> Dataset content
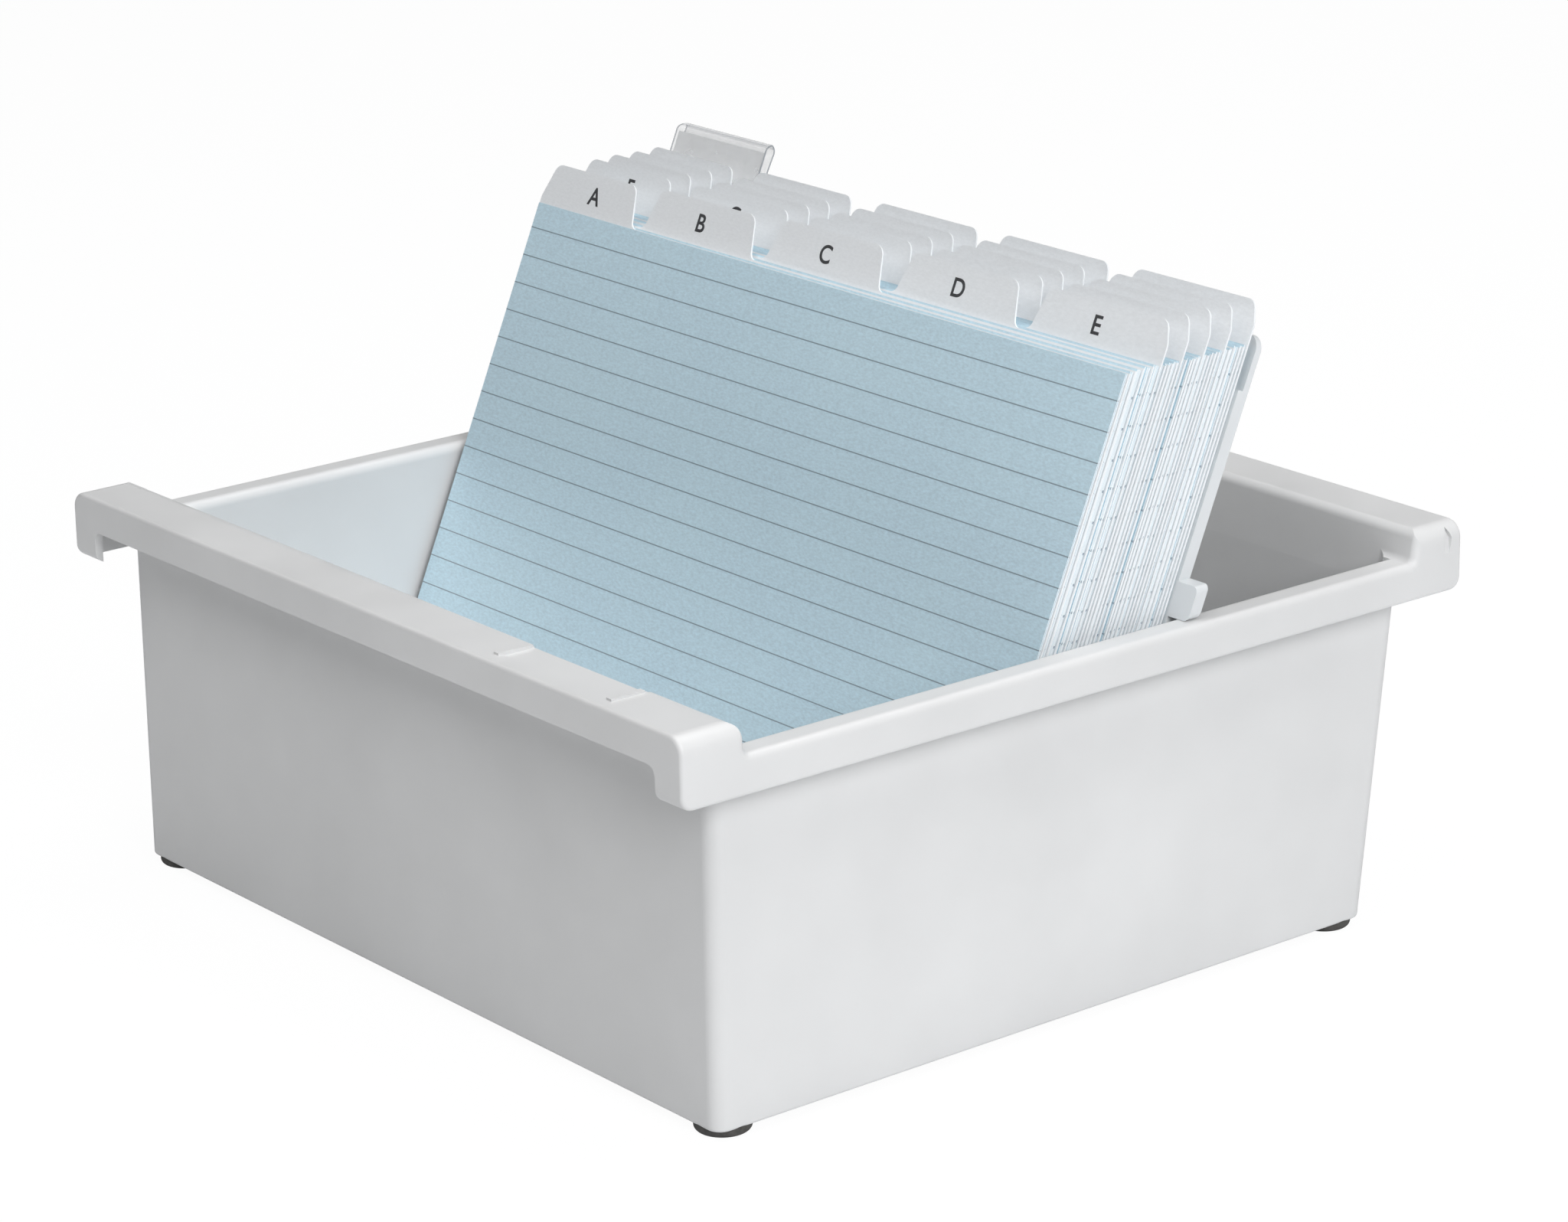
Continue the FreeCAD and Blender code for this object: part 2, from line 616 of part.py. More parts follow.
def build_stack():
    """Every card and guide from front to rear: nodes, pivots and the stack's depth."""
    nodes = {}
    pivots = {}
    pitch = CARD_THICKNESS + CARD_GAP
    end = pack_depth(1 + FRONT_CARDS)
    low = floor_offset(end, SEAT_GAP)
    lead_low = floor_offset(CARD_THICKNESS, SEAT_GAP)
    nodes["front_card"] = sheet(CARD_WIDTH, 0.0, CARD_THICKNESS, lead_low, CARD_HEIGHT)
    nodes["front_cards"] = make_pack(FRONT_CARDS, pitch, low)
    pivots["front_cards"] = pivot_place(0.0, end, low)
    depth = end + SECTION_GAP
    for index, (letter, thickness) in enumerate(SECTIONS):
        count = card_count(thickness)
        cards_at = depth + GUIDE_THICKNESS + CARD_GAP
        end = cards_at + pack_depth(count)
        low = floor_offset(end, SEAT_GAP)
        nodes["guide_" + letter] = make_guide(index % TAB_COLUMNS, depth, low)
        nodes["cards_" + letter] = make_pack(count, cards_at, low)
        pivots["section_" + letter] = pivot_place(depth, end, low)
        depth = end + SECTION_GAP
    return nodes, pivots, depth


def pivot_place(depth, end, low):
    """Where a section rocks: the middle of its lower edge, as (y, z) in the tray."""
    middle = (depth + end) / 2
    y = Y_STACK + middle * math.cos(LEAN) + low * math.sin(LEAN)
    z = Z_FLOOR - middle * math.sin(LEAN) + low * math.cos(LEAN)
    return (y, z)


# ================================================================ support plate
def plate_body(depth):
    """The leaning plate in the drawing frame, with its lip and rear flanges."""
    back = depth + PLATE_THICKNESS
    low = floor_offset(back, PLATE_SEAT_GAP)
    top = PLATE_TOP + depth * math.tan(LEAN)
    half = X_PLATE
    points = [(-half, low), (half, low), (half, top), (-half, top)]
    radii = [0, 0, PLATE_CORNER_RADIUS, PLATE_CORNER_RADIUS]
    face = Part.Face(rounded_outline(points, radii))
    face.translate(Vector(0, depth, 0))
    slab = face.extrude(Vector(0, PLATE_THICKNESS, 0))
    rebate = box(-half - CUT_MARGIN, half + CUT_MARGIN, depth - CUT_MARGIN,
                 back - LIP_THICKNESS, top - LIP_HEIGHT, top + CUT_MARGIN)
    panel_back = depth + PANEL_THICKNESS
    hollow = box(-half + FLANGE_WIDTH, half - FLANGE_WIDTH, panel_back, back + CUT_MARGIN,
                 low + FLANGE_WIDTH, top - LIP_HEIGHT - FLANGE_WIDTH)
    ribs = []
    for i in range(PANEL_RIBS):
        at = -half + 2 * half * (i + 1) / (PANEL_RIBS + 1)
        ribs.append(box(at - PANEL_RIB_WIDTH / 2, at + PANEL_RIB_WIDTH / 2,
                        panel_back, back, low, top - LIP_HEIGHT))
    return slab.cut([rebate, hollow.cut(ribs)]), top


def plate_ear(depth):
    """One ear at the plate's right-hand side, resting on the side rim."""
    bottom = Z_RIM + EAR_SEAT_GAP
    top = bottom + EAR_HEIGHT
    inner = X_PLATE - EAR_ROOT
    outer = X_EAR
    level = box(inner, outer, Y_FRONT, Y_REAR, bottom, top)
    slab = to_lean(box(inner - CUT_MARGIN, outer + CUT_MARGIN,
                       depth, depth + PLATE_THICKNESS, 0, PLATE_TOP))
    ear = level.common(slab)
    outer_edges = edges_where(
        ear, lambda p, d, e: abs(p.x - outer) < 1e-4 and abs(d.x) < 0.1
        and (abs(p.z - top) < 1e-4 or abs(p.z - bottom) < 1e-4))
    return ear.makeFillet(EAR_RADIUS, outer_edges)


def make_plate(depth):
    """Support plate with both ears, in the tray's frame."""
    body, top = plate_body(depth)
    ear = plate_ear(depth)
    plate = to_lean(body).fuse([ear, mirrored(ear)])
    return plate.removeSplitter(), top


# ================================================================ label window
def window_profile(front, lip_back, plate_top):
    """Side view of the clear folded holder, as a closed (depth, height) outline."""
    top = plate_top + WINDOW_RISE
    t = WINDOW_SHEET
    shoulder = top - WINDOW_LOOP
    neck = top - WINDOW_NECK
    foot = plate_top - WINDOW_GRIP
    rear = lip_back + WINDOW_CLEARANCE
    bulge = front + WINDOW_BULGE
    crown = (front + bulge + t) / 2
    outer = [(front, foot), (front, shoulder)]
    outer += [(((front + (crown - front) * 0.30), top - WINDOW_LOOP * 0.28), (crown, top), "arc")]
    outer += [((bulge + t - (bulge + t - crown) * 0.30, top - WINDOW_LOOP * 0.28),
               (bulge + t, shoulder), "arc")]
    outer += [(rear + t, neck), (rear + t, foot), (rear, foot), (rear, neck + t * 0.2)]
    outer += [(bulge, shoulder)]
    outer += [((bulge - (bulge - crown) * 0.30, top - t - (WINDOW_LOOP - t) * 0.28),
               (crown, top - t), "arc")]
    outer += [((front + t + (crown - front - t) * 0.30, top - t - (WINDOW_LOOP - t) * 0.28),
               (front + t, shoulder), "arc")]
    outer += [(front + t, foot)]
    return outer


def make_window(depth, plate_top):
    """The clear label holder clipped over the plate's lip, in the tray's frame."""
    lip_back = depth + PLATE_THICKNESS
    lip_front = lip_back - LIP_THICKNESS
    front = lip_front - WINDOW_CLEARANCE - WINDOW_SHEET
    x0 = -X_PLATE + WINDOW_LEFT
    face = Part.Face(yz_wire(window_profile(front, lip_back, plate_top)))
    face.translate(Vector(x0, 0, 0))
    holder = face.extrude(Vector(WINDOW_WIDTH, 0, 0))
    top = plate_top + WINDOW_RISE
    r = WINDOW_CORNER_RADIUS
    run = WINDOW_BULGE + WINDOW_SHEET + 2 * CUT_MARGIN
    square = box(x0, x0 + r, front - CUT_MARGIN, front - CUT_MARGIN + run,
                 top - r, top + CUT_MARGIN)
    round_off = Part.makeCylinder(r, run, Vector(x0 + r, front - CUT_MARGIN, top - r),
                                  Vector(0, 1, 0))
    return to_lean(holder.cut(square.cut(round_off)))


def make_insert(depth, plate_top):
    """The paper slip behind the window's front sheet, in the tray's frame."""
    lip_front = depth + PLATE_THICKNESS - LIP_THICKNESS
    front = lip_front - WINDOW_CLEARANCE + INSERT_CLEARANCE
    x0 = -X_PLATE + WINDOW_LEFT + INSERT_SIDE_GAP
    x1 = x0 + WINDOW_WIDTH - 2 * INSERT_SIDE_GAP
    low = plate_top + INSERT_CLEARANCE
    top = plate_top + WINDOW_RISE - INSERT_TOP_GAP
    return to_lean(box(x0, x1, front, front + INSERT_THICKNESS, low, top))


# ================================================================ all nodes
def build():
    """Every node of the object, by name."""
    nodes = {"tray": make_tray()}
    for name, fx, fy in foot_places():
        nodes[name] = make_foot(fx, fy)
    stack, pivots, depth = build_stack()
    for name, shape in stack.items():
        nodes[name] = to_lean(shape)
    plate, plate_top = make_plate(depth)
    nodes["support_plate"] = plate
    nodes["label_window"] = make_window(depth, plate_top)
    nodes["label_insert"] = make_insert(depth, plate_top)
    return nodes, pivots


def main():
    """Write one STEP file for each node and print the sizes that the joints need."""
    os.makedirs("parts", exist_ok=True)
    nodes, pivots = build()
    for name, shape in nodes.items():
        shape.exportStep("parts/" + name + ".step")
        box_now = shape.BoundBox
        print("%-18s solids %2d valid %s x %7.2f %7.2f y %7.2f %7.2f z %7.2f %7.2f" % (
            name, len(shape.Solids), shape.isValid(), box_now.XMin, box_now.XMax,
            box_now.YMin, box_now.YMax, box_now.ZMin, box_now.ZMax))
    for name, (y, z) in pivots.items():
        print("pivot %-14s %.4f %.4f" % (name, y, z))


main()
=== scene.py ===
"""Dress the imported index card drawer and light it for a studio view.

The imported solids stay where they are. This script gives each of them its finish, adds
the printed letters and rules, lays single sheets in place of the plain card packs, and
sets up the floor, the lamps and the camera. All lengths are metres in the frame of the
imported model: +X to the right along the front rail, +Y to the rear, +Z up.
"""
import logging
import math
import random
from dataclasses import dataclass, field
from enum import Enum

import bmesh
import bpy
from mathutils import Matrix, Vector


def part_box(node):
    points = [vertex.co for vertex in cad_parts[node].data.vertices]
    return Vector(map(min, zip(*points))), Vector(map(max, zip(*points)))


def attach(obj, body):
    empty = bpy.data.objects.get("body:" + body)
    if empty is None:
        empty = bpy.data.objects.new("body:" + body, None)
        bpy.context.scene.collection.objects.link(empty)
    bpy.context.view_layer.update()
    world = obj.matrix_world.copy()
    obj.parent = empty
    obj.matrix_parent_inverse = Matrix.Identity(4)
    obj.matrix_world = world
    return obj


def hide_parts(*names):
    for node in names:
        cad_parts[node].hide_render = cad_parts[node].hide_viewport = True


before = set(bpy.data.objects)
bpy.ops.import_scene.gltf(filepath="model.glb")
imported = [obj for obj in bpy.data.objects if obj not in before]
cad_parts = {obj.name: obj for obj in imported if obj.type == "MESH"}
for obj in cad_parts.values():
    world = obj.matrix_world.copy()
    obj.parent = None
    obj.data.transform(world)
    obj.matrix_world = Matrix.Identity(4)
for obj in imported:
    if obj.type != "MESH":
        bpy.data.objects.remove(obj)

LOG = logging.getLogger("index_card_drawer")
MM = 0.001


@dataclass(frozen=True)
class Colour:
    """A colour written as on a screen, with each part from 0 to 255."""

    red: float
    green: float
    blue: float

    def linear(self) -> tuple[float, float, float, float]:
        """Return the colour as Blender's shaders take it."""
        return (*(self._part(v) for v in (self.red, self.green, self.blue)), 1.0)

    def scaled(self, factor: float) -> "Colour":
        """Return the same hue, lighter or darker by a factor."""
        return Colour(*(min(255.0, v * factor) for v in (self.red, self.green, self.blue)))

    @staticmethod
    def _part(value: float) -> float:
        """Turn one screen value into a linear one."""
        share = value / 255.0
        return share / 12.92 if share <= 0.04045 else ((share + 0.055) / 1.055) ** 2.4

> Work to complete
Retype, exactly and in full, the lines above from the one containing "solids %2d valid" through the one containing "a studio view.".

> Task response
        print("%-18s solids %2d valid %s x %7.2f %7.2f y %7.2f %7.2f z %7.2f %7.2f" % (
            name, len(shape.Solids), shape.isValid(), box_now.XMin, box_now.XMax,
            box_now.YMin, box_now.YMax, box_now.ZMin, box_now.ZMax))
    for name, (y, z) in pivots.items():
        print("pivot %-14s %.4f %.4f" % (name, y, z))


main()
=== scene.py ===
"""Dress the imported index card drawer and light it for a studio view.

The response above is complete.